• **DATA EXCERPT**
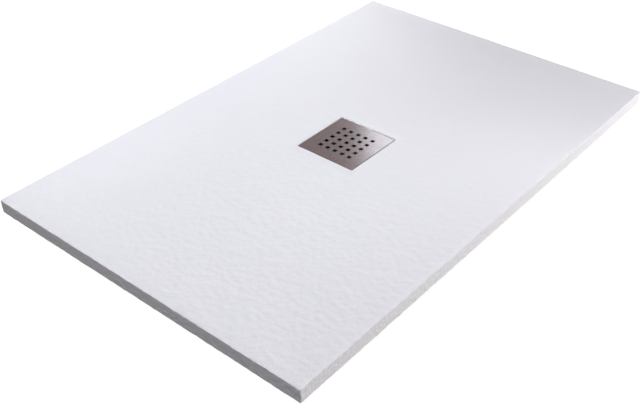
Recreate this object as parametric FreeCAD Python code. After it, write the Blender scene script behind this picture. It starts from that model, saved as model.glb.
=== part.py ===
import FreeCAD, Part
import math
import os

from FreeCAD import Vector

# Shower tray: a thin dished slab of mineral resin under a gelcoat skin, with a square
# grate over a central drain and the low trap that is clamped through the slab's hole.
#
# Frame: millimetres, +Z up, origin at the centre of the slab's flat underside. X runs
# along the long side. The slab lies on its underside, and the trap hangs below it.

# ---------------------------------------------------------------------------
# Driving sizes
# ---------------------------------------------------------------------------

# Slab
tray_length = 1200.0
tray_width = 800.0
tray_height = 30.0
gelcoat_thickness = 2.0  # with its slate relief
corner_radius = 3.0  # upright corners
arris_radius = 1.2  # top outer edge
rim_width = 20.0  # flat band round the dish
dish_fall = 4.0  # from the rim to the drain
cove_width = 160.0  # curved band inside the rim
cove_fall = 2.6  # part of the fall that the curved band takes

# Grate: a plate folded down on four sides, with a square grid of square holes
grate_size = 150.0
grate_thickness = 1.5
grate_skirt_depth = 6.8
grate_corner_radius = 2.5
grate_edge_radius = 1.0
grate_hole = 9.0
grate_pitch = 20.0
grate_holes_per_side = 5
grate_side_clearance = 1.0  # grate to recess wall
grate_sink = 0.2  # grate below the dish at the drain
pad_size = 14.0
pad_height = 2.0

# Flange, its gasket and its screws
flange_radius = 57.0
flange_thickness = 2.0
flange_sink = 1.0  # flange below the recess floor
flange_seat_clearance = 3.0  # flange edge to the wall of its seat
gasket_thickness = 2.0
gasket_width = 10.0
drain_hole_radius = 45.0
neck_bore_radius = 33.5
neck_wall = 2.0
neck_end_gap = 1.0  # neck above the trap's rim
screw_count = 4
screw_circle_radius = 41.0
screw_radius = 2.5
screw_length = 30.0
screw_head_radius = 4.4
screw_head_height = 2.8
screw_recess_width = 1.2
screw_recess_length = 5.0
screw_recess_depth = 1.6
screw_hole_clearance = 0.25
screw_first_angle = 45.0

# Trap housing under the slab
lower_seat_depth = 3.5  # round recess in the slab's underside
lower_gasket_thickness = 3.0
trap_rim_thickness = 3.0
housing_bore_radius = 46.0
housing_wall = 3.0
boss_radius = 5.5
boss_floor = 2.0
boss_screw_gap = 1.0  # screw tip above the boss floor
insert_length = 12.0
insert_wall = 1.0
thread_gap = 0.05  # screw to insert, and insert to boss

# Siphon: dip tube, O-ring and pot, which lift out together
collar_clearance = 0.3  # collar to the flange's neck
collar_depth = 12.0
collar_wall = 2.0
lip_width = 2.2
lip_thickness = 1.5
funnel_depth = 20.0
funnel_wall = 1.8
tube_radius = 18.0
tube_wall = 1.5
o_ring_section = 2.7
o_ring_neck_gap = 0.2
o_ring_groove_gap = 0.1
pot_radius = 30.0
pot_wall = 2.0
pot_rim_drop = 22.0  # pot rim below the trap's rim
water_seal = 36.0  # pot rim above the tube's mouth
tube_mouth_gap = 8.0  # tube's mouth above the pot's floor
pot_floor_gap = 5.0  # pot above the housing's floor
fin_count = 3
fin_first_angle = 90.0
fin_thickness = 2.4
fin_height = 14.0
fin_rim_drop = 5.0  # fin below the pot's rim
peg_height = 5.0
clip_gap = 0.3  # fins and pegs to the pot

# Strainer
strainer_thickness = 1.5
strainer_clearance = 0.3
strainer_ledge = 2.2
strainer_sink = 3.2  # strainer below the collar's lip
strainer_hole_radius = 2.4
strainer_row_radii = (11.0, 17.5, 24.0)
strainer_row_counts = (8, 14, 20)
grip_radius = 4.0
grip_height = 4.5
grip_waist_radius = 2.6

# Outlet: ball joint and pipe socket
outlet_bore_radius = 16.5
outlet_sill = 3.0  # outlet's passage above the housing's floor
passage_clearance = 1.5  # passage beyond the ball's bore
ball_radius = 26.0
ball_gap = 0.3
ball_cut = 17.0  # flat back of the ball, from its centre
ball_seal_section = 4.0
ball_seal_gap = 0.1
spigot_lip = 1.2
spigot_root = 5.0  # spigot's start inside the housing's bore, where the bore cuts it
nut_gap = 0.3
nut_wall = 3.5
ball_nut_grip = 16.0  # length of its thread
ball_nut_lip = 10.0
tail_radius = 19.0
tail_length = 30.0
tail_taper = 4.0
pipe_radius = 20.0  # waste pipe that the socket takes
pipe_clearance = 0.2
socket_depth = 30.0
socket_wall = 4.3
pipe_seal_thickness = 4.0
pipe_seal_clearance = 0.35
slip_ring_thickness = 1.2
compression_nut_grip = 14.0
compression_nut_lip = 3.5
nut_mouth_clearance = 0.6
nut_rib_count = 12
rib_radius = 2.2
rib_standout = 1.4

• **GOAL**
Verbatim output is expected for the lines from the start of the data to the line in which "pad_height = 2.0" appears, both included.

• **EXERCISE ANSWER**
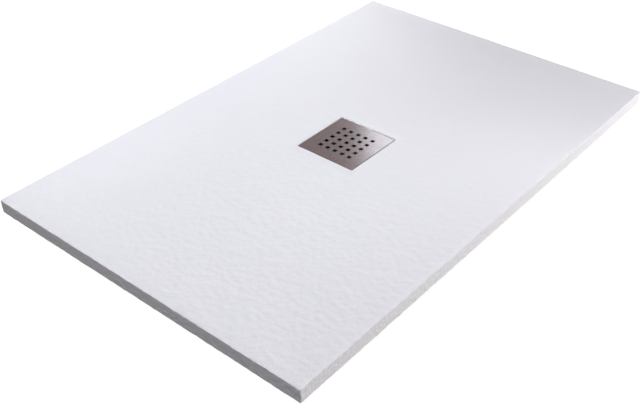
Recreate this object as parametric FreeCAD Python code. After it, write the Blender scene script behind this picture. It starts from that model, saved as model.glb.
=== part.py ===
import FreeCAD, Part
import math
import os

from FreeCAD import Vector

# Shower tray: a thin dished slab of mineral resin under a gelcoat skin, with a square
# grate over a central drain and the low trap that is clamped through the slab's hole.
#
# Frame: millimetres, +Z up, origin at the centre of the slab's flat underside. X runs
# along the long side. The slab lies on its underside, and the trap hangs below it.

# ---------------------------------------------------------------------------
# Driving sizes
# ---------------------------------------------------------------------------

# Slab
tray_length = 1200.0
tray_width = 800.0
tray_height = 30.0
gelcoat_thickness = 2.0  # with its slate relief
corner_radius = 3.0  # upright corners
arris_radius = 1.2  # top outer edge
rim_width = 20.0  # flat band round the dish
dish_fall = 4.0  # from the rim to the drain
cove_width = 160.0  # curved band inside the rim
cove_fall = 2.6  # part of the fall that the curved band takes

# Grate: a plate folded down on four sides, with a square grid of square holes
grate_size = 150.0
grate_thickness = 1.5
grate_skirt_depth = 6.8
grate_corner_radius = 2.5
grate_edge_radius = 1.0
grate_hole = 9.0
grate_pitch = 20.0
grate_holes_per_side = 5
grate_side_clearance = 1.0  # grate to recess wall
grate_sink = 0.2  # grate below the dish at the drain
pad_size = 14.0
pad_height = 2.0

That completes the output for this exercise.